HPA also was able to record Chancellor’s invoices for success fee payments as “consulting” expenses, which they were not, without proper documentation or reasonable detail. Hitachi’s intemal accounting controls failed again when Hitachi declared and recorded as dividends to be paid to Chancellor transactions that, in fact, would instead be payments to a foreign political party for its assistance in securing govemment contracts. Among other further intemal accounting controls deficiencies, Hitachi failed to conduct adequate due diligence of Chancellor, a potential agent and a potential shareholder of HPA, and to keep records of such due diligence, even though Hitachi intended for Chancellor to use its political influence to help obtain government contracts.
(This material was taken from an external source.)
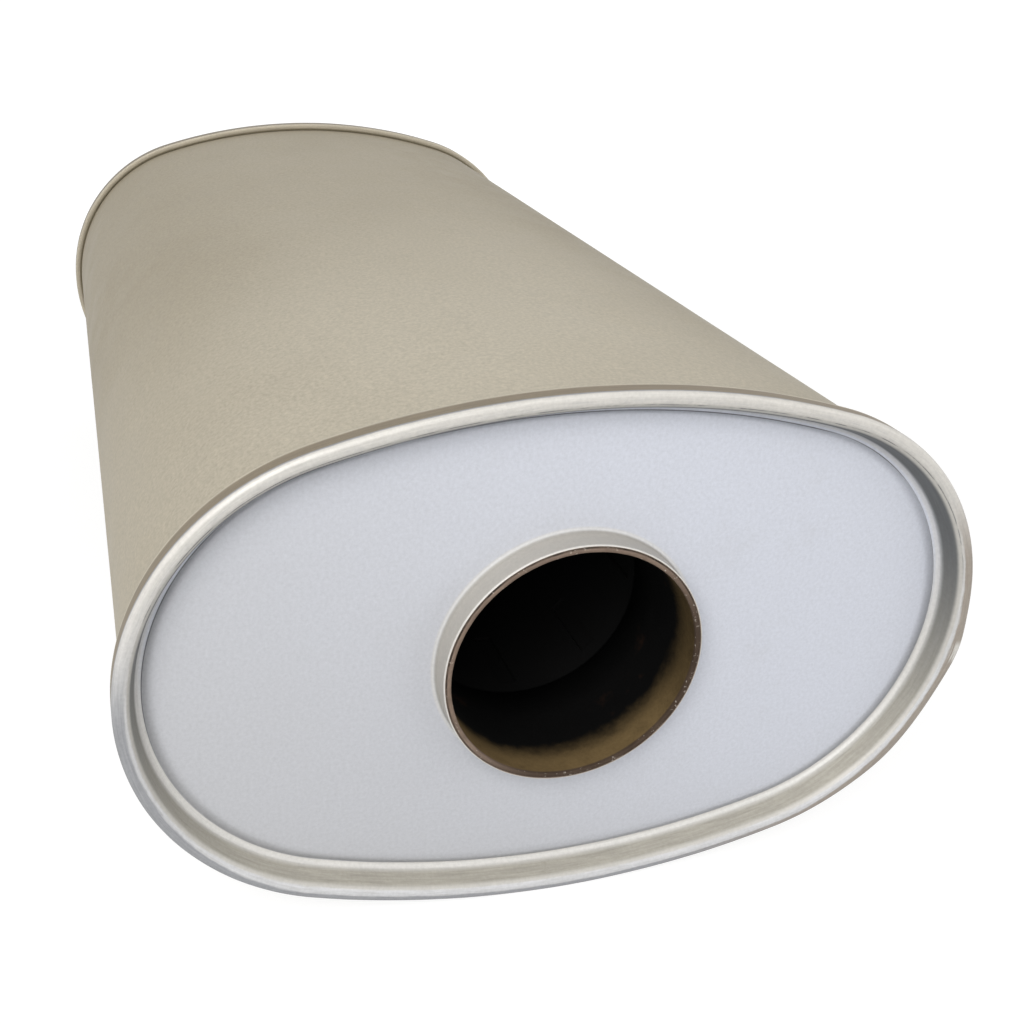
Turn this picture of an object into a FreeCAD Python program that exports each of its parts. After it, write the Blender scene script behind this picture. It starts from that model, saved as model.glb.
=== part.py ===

Hitachi’s intemal accounting controls, or lack thereof, also were inadequate to provide reasonable assurances that Hitachi would not violate its own codes of conduct and compliance policies, the FCPA, or South African law. For example, Hitachi failed to adequately supervise and ensure compliance with its policies and procedures, and neither HPE nor HP A conducted any FCPA-specific compliance training during the time period in which Hitachi through HPE and HPA- was seeking lucrative contracts with an instrumentality of a foreign government and authorizing the payments of”success fees” to a foreign political party.”
As noted in the SEC’s release, without admitting or denying the SEC’s allegations, Hitachi agreed to settlement that requires it to pay a $19 million penalty and to be enjoined from future FCPA books and records and internal controls violations.
Hitachi was represented by Linda Chatman Thomsen (a former SEC Director of Enforcement, currently at Davis Polk & Wardwell).